0

I have a question. Is it possible to identify in which slot there is a broken GPU card using the UBUNTU operating system? We have a SuperMicro GPU server in which there are about 8 GPU cards for AI computing. Every now and then we go to the server room after we get information from users/department that the card is not visible in 'nvidia-smi' command. These are generally hardware failures. Then we encounter a situation where 7 cards are working properly and unfortunately we have to identify the faulty card by trial and error by pulling it from the server. This is terribly tedious and time consuming, so I am wondering if it is possible to unambiguously identify the slot where the faulty card is located.

Thank you in advance.

Herman
  • 1

1 Answers1

0

In general, if you are able to find out which PCI bus address this card has, you can locate the precise slot it occupies. Traverse dmidecode output and find in which slot this PCI address appears.
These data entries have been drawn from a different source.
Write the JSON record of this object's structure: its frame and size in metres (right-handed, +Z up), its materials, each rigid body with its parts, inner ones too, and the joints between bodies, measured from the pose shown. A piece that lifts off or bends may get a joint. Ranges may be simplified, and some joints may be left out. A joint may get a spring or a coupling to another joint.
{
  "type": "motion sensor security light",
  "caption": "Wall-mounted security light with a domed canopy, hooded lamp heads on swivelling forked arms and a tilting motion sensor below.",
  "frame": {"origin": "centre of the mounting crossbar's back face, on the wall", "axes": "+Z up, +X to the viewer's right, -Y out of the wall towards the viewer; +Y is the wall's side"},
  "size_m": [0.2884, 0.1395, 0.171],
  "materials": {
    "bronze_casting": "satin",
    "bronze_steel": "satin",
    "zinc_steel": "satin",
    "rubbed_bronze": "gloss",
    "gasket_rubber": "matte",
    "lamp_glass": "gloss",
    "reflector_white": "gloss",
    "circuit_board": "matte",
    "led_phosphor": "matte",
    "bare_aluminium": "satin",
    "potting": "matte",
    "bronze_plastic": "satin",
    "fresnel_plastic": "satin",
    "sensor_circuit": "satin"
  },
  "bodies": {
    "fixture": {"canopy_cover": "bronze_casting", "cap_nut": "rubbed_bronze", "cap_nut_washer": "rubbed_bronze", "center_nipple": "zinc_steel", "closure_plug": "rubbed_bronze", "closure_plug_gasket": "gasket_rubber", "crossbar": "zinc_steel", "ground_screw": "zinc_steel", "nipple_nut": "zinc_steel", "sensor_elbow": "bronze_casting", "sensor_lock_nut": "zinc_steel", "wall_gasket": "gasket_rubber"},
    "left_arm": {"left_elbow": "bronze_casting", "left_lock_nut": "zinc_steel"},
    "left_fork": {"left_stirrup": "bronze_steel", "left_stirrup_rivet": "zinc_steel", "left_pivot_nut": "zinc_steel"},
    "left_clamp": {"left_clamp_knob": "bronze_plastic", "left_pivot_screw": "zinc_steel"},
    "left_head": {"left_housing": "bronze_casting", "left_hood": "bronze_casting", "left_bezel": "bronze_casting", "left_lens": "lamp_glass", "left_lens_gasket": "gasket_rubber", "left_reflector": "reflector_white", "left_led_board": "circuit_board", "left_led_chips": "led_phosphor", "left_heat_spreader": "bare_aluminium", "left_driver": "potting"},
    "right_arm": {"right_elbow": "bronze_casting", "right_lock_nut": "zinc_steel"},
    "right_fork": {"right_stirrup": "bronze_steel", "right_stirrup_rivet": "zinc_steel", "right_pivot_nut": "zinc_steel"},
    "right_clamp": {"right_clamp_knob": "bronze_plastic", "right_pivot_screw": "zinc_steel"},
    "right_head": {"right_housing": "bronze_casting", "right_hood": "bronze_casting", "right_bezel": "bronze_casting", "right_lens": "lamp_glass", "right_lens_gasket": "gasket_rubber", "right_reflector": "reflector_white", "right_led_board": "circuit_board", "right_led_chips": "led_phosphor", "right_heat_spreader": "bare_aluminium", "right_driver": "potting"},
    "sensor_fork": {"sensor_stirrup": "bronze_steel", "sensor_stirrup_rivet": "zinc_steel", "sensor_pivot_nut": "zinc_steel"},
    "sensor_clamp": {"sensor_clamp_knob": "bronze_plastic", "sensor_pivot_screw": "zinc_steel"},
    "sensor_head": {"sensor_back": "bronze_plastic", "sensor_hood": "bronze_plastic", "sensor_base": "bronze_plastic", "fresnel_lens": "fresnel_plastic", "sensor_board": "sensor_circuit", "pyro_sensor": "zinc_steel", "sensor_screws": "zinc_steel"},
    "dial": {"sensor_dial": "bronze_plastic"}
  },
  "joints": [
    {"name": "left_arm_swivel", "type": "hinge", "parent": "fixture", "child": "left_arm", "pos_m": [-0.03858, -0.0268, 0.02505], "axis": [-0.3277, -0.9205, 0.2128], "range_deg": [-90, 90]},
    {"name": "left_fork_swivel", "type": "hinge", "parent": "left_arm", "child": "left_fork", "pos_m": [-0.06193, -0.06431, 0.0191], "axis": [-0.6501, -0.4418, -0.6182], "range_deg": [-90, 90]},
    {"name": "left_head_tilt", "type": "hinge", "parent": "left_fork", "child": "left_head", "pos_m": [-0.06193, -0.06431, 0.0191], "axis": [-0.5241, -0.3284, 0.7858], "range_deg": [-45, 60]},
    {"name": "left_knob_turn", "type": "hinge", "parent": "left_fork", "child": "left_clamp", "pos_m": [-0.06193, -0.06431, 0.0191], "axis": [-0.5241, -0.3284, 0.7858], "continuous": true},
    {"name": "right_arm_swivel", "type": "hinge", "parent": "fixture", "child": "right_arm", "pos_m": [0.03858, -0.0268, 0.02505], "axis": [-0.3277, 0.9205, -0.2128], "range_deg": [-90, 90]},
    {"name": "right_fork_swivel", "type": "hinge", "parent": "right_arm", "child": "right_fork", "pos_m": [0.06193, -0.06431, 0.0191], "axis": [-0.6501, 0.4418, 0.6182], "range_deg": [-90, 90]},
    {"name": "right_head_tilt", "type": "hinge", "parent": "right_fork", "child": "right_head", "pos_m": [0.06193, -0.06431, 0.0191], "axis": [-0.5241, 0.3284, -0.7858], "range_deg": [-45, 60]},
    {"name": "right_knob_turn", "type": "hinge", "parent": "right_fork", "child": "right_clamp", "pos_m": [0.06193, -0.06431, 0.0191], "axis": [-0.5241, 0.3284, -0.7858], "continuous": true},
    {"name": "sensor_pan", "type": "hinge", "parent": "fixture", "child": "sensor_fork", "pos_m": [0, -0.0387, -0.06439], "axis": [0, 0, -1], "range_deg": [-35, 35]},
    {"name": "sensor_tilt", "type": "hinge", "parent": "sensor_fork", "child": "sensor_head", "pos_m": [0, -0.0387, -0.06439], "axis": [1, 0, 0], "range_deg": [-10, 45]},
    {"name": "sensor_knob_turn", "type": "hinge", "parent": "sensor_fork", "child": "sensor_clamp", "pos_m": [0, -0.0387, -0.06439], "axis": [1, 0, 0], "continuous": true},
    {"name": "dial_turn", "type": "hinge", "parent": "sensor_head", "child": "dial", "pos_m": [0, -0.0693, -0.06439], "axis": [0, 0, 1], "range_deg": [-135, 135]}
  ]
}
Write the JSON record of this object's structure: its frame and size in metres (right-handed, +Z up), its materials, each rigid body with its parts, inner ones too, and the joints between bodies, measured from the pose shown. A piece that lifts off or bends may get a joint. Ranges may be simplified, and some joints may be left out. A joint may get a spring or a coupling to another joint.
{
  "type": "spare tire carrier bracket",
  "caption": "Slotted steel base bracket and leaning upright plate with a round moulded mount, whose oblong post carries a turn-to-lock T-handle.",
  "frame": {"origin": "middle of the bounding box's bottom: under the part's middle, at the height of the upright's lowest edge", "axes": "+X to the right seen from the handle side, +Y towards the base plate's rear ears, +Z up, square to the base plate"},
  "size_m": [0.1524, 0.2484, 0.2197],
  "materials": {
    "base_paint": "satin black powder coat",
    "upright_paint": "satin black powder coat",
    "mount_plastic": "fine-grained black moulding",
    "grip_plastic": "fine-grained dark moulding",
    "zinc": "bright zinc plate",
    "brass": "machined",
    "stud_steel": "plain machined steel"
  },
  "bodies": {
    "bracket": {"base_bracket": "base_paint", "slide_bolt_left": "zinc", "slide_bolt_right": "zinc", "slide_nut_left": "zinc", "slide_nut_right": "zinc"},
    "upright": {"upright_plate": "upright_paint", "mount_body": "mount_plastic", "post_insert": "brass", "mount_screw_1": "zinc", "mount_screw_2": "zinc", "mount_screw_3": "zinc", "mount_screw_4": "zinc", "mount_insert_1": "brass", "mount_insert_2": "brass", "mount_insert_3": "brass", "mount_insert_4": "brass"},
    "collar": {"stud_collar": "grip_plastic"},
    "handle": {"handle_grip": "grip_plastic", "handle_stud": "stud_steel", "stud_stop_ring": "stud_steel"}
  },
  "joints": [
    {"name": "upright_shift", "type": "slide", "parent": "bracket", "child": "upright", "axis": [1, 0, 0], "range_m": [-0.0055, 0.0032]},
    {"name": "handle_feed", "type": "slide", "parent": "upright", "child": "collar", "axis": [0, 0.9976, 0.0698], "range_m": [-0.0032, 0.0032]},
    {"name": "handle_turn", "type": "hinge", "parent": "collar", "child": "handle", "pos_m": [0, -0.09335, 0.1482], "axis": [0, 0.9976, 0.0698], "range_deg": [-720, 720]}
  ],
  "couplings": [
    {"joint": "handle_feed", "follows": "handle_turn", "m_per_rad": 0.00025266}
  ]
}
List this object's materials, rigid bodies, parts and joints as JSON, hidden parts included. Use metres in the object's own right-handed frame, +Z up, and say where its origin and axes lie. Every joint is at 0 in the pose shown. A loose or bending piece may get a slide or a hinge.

However, this only helps if you have confidence the PCI slot numbering in DMI is predictable and corresponds to actual physical slots on the motherboard. In brand computers (HPE, Dell, etc.) this is often the case. If the motherboard is manufactured by less reputable brand, its DMI data may be not in sync. Nevertheless, this is worth trying.

Nikita Kipriyanov
  • 10,947
  • 2
  • 24
  • 45